_Directive_.
Your task is to extract every line from the material below exactly.

_Data extract_.

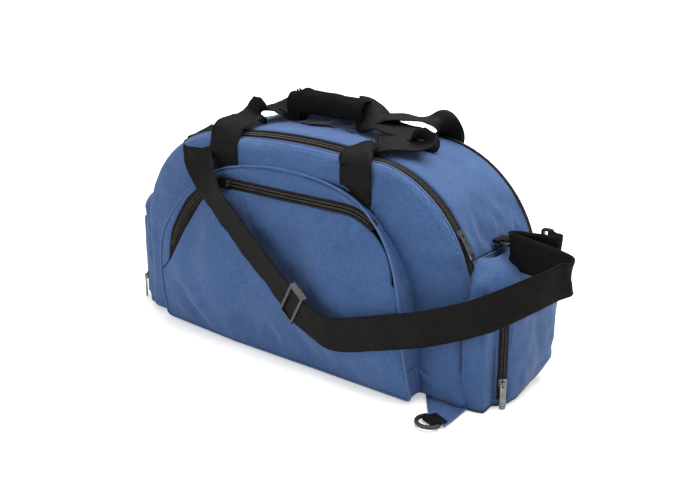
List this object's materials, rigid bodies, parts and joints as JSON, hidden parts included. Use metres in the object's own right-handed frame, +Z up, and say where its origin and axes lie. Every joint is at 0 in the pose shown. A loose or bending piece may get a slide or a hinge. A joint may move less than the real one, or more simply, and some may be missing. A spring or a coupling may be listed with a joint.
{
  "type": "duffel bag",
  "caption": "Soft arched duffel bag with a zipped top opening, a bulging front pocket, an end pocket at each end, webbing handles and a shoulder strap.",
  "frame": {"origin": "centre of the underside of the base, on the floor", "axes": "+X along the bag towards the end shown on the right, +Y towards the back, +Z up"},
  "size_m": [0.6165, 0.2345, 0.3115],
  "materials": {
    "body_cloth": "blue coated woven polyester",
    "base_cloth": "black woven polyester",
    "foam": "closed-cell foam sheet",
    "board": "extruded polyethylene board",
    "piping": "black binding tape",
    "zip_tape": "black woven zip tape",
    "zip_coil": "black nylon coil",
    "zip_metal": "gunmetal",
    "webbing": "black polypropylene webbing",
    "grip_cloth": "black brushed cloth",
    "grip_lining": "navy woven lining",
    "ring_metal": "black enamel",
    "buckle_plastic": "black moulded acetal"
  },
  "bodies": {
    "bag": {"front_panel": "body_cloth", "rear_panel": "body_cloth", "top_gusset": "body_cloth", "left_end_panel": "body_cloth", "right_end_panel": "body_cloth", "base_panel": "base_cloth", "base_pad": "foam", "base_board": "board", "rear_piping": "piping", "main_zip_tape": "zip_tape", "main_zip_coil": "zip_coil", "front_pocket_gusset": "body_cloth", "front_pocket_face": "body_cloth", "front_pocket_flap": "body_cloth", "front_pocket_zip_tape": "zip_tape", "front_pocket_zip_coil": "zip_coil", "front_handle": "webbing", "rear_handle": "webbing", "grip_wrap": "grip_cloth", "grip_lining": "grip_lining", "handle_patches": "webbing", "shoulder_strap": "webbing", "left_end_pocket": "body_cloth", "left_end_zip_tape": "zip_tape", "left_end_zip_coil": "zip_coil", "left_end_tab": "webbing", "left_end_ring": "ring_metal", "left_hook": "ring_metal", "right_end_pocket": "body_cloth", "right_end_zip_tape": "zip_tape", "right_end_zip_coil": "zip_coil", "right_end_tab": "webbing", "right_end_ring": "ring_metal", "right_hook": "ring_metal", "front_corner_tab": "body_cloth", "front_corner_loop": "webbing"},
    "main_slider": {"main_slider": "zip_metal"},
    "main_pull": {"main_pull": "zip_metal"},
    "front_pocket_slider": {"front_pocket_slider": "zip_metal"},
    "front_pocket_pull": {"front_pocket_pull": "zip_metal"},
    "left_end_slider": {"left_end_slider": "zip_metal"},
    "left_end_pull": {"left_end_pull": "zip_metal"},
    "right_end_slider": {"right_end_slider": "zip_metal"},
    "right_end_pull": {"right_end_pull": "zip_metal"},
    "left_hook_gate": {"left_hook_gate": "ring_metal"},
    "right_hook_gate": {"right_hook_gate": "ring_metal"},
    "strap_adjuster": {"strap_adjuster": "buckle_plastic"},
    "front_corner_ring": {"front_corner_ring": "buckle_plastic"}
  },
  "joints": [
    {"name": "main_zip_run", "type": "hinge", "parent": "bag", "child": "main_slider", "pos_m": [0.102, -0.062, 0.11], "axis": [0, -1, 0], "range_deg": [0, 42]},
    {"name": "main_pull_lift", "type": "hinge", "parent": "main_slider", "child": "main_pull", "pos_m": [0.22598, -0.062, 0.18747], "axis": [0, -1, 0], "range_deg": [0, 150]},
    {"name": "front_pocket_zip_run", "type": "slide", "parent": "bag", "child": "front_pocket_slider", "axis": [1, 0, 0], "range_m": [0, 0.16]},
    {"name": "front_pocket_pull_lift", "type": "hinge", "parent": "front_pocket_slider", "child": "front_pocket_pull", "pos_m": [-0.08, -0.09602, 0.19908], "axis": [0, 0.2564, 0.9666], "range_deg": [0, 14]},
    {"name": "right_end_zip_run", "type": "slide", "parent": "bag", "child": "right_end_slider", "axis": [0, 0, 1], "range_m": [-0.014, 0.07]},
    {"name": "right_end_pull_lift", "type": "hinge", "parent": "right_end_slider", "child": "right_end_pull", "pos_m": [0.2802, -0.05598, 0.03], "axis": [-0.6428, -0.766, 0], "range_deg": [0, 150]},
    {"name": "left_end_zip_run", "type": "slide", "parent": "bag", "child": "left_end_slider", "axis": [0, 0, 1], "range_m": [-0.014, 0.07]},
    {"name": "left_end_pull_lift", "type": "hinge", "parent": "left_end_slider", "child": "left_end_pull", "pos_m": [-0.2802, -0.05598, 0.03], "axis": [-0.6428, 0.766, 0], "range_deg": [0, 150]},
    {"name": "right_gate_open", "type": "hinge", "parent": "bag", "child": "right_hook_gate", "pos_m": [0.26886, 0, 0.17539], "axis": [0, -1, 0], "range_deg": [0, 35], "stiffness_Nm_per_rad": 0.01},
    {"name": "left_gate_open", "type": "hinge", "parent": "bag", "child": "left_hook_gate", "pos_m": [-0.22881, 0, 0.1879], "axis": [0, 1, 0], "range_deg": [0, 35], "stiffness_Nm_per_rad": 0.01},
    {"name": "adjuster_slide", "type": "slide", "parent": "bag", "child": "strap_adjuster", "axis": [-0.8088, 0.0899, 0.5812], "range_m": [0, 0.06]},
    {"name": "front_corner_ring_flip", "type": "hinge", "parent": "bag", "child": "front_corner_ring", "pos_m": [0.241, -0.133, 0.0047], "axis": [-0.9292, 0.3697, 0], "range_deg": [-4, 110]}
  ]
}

_Output of the task_.
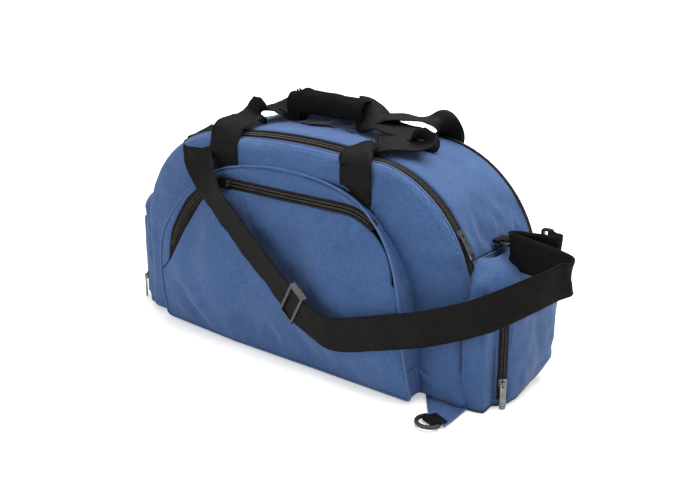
List this object's materials, rigid bodies, parts and joints as JSON, hidden parts included. Use metres in the object's own right-handed frame, +Z up, and say where its origin and axes lie. Every joint is at 0 in the pose shown. A loose or bending piece may get a slide or a hinge. A joint may move less than the real one, or more simply, and some may be missing. A spring or a coupling may be listed with a joint.
{
  "type": "duffel bag",
  "caption": "Soft arched duffel bag with a zipped top opening, a bulging front pocket, an end pocket at each end, webbing handles and a shoulder strap.",
  "frame": {"origin": "centre of the underside of the base, on the floor", "axes": "+X along the bag towards the end shown on the right, +Y towards the back, +Z up"},
  "size_m": [0.6165, 0.2345, 0.3115],
  "materials": {
    "body_cloth": "blue coated woven polyester",
    "base_cloth": "black woven polyester",
    "foam": "closed-cell foam sheet",
    "board": "extruded polyethylene board",
    "piping": "black binding tape",
    "zip_tape": "black woven zip tape",
    "zip_coil": "black nylon coil",
    "zip_metal": "gunmetal",
    "webbing": "black polypropylene webbing",
    "grip_cloth": "black brushed cloth",
    "grip_lining": "navy woven lining",
    "ring_metal": "black enamel",
    "buckle_plastic": "black moulded acetal"
  },
  "bodies": {
    "bag": {"front_panel": "body_cloth", "rear_panel": "body_cloth", "top_gusset": "body_cloth", "left_end_panel": "body_cloth", "right_end_panel": "body_cloth", "base_panel": "base_cloth", "base_pad": "foam", "base_board": "board", "rear_piping": "piping", "main_zip_tape": "zip_tape", "main_zip_coil": "zip_coil", "front_pocket_gusset": "body_cloth", "front_pocket_face": "body_cloth", "front_pocket_flap": "body_cloth", "front_pocket_zip_tape": "zip_tape", "front_pocket_zip_coil": "zip_coil", "front_handle": "webbing", "rear_handle": "webbing", "grip_wrap": "grip_cloth", "grip_lining": "grip_lining", "handle_patches": "webbing", "shoulder_strap": "webbing", "left_end_pocket": "body_cloth", "left_end_zip_tape": "zip_tape", "left_end_zip_coil": "zip_coil", "left_end_tab": "webbing", "left_end_ring": "ring_metal", "left_hook": "ring_metal", "right_end_pocket": "body_cloth", "right_end_zip_tape": "zip_tape", "right_end_zip_coil": "zip_coil", "right_end_tab": "webbing", "right_end_ring": "ring_metal", "right_hook": "ring_metal", "front_corner_tab": "body_cloth", "front_corner_loop": "webbing"},
    "main_slider": {"main_slider": "zip_metal"},
    "main_pull": {"main_pull": "zip_metal"},
    "front_pocket_slider": {"front_pocket_slider": "zip_metal"},
    "front_pocket_pull": {"front_pocket_pull": "zip_metal"},
    "left_end_slider": {"left_end_slider": "zip_metal"},
    "left_end_pull": {"left_end_pull": "zip_metal"},
    "right_end_slider": {"right_end_slider": "zip_metal"},
    "right_end_pull": {"right_end_pull": "zip_metal"},
    "left_hook_gate": {"left_hook_gate": "ring_metal"},
    "right_hook_gate": {"right_hook_gate": "ring_metal"},
    "strap_adjuster": {"strap_adjuster": "buckle_plastic"},
    "front_corner_ring": {"front_corner_ring": "buckle_plastic"}
  },
  "joints": [
    {"name": "main_zip_run", "type": "hinge", "parent": "bag", "child": "main_slider", "pos_m": [0.102, -0.062, 0.11], "axis": [0, -1, 0], "range_deg": [0, 42]},
    {"name": "main_pull_lift", "type": "hinge", "parent": "main_slider", "child": "main_pull", "pos_m": [0.22598, -0.062, 0.18747], "axis": [0, -1, 0], "range_deg": [0, 150]},
    {"name": "front_pocket_zip_run", "type": "slide", "parent": "bag", "child": "front_pocket_slider", "axis": [1, 0, 0], "range_m": [0, 0.16]},
    {"name": "front_pocket_pull_lift", "type": "hinge", "parent": "front_pocket_slider", "child": "front_pocket_pull", "pos_m": [-0.08, -0.09602, 0.19908], "axis": [0, 0.2564, 0.9666], "range_deg": [0, 14]},
    {"name": "right_end_zip_run", "type": "slide", "parent": "bag", "child": "right_end_slider", "axis": [0, 0, 1], "range_m": [-0.014, 0.07]},
    {"name": "right_end_pull_lift", "type": "hinge", "parent": "right_end_slider", "child": "right_end_pull", "pos_m": [0.2802, -0.05598, 0.03], "axis": [-0.6428, -0.766, 0], "range_deg": [0, 150]},
    {"name": "left_end_zip_run", "type": "slide", "parent": "bag", "child": "left_end_slider", "axis": [0, 0, 1], "range_m": [-0.014, 0.07]},
    {"name": "left_end_pull_lift", "type": "hinge", "parent": "left_end_slider", "child": "left_end_pull", "pos_m": [-0.2802, -0.05598, 0.03], "axis": [-0.6428, 0.766, 0], "range_deg": [0, 150]},
    {"name": "right_gate_open", "type": "hinge", "parent": "bag", "child": "right_hook_gate", "pos_m": [0.26886, 0, 0.17539], "axis": [0, -1, 0], "range_deg": [0, 35], "stiffness_Nm_per_rad": 0.01},
    {"name": "left_gate_open", "type": "hinge", "parent": "bag", "child": "left_hook_gate", "pos_m": [-0.22881, 0, 0.1879], "axis": [0, 1, 0], "range_deg": [0, 35], "stiffness_Nm_per_rad": 0.01},
    {"name": "adjuster_slide", "type": "slide", "parent": "bag", "child": "strap_adjuster", "axis": [-0.8088, 0.0899, 0.5812], "range_m": [0, 0.06]},
    {"name": "front_corner_ring_flip", "type": "hinge", "parent": "bag", "child": "front_corner_ring", "pos_m": [0.241, -0.133, 0.0047], "axis": [-0.9292, 0.3697, 0], "range_deg": [-4, 110]}
  ]
}